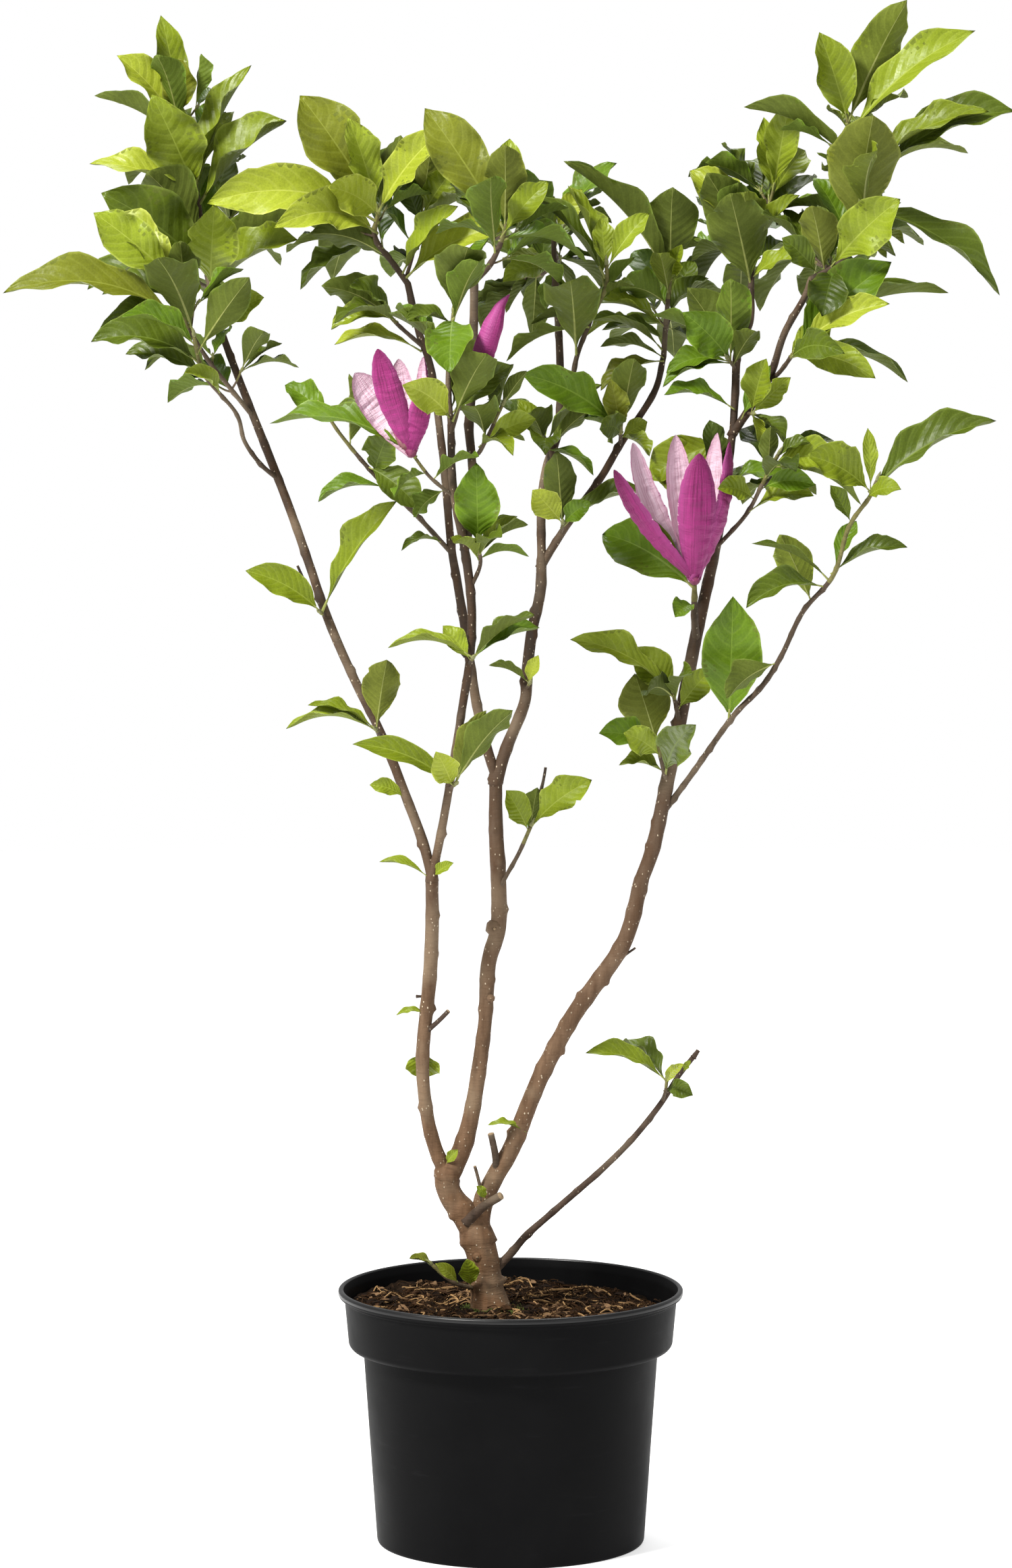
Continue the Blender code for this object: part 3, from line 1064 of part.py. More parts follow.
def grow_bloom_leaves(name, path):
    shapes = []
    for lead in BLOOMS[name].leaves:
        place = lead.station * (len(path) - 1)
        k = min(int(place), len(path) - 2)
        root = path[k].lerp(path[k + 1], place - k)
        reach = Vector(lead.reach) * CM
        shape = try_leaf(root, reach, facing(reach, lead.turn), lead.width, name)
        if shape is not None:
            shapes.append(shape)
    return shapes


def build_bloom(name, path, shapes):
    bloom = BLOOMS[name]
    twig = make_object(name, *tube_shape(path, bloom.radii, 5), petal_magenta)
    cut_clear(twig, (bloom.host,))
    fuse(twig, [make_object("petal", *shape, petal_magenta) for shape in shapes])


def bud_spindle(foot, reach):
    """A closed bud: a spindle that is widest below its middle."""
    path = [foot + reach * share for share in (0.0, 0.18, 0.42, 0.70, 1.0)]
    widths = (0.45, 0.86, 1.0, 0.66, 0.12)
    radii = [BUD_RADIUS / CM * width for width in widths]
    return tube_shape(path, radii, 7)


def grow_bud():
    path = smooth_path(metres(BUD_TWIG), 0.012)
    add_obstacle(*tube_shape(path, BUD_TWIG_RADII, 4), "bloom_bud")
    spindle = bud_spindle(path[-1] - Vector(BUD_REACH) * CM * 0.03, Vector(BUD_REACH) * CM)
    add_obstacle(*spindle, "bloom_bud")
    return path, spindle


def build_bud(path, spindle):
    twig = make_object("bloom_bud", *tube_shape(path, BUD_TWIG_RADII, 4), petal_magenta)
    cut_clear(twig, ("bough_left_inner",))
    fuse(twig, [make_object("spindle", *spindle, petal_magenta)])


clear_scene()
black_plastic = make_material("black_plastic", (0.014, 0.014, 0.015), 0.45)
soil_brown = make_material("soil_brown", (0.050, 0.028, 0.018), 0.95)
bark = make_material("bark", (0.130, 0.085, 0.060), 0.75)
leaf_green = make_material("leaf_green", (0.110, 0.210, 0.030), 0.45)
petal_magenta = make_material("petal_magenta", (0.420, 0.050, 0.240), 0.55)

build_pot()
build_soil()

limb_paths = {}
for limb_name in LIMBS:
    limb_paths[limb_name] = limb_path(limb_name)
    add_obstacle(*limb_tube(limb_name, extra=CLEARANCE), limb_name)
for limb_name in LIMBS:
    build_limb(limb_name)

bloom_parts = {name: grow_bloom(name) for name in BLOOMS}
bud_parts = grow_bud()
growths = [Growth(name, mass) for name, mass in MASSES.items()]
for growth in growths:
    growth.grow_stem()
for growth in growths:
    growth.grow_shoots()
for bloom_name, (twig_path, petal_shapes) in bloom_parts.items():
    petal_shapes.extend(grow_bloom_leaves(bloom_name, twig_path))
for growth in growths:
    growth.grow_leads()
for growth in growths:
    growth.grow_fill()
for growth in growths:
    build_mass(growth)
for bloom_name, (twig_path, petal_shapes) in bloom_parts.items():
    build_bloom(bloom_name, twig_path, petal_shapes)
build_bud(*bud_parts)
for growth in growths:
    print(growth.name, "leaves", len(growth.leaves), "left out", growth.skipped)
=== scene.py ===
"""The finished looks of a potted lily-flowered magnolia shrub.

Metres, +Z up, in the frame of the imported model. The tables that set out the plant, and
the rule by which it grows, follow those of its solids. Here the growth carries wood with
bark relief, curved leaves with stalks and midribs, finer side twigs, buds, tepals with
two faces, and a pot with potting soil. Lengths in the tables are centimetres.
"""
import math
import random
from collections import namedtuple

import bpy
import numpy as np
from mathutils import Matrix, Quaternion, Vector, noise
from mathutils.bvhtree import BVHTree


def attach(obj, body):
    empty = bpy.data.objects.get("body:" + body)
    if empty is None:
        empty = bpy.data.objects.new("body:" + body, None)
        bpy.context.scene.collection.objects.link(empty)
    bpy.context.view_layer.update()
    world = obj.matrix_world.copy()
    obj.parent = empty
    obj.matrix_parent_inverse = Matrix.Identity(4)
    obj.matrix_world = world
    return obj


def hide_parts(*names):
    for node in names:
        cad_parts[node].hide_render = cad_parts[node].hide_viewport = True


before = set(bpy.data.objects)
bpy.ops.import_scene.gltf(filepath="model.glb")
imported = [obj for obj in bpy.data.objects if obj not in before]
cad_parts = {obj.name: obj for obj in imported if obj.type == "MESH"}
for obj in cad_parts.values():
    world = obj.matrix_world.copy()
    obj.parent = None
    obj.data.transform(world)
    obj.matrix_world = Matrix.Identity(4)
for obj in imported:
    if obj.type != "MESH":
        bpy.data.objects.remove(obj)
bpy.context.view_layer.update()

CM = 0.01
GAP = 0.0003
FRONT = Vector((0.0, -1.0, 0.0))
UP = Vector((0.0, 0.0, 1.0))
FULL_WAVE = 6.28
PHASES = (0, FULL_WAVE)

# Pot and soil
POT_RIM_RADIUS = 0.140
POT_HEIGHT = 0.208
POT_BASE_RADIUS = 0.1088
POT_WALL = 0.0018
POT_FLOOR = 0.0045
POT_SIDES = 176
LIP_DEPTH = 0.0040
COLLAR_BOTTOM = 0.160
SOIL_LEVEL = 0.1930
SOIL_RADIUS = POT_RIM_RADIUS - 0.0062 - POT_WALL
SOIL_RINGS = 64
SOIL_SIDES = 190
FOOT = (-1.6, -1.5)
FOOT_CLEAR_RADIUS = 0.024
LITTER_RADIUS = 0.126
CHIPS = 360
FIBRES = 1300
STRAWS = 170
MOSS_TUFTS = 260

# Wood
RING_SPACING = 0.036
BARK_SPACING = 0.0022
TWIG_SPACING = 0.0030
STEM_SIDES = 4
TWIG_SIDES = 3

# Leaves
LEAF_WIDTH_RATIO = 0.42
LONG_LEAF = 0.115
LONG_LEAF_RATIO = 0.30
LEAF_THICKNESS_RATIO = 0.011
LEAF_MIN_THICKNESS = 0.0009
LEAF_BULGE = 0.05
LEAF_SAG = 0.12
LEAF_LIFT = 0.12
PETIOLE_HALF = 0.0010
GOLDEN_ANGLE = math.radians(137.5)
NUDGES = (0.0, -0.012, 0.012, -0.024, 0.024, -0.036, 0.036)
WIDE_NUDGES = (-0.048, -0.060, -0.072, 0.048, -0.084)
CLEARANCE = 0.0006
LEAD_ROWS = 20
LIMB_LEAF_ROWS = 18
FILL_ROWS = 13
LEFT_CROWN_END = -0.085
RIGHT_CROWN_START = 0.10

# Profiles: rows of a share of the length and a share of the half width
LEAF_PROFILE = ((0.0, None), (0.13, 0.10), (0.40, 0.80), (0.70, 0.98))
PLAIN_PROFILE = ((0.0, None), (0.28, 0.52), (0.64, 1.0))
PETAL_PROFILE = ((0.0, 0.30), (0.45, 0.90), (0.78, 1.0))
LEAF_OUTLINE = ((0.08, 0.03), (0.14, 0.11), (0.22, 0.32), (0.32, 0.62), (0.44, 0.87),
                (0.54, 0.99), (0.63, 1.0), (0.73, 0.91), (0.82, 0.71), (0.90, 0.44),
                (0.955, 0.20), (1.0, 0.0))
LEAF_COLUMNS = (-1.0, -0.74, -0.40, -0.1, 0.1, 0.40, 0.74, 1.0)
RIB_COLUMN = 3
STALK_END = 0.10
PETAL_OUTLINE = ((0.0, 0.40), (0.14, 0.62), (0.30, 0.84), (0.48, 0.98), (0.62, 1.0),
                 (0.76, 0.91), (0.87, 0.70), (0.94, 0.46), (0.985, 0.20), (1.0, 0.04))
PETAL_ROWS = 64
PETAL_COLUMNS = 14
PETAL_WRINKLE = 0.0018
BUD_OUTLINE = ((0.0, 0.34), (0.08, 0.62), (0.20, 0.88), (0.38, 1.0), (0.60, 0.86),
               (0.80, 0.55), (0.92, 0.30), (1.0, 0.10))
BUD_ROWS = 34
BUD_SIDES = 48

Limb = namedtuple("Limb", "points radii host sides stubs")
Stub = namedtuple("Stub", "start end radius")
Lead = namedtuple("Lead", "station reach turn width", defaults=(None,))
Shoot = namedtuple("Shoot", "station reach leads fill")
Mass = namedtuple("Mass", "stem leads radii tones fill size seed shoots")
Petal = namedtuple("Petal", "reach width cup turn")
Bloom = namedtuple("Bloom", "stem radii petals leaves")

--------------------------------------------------

### WORK TO DO
Starting with the line with "grow_bloom(name) for name" and ending with the line with "if empty is", extract every line exactly and nothing outside that span.

### EXERCISE SOLUTION
bloom_parts = {name: grow_bloom(name) for name in BLOOMS}
bud_parts = grow_bud()
growths = [Growth(name, mass) for name, mass in MASSES.items()]
for growth in growths:
    growth.grow_stem()
for growth in growths:
    growth.grow_shoots()
for bloom_name, (twig_path, petal_shapes) in bloom_parts.items():
    petal_shapes.extend(grow_bloom_leaves(bloom_name, twig_path))
for growth in growths:
    growth.grow_leads()
for growth in growths:
    growth.grow_fill()
for growth in growths:
    build_mass(growth)
for bloom_name, (twig_path, petal_shapes) in bloom_parts.items():
    build_bloom(bloom_name, twig_path, petal_shapes)
build_bud(*bud_parts)
for growth in growths:
    print(growth.name, "leaves", len(growth.leaves), "left out", growth.skipped)
=== scene.py ===
"""The finished looks of a potted lily-flowered magnolia shrub.

Metres, +Z up, in the frame of the imported model. The tables that set out the plant, and
the rule by which it grows, follow those of its solids. Here the growth carries wood with
bark relief, curved leaves with stalks and midribs, finer side twigs, buds, tepals with
two faces, and a pot with potting soil. Lengths in the tables are centimetres.
"""
import math
import random
from collections import namedtuple

import bpy
import numpy as np
from mathutils import Matrix, Quaternion, Vector, noise
from mathutils.bvhtree import BVHTree


def attach(obj, body):
    empty = bpy.data.objects.get("body:" + body)
    if empty is None:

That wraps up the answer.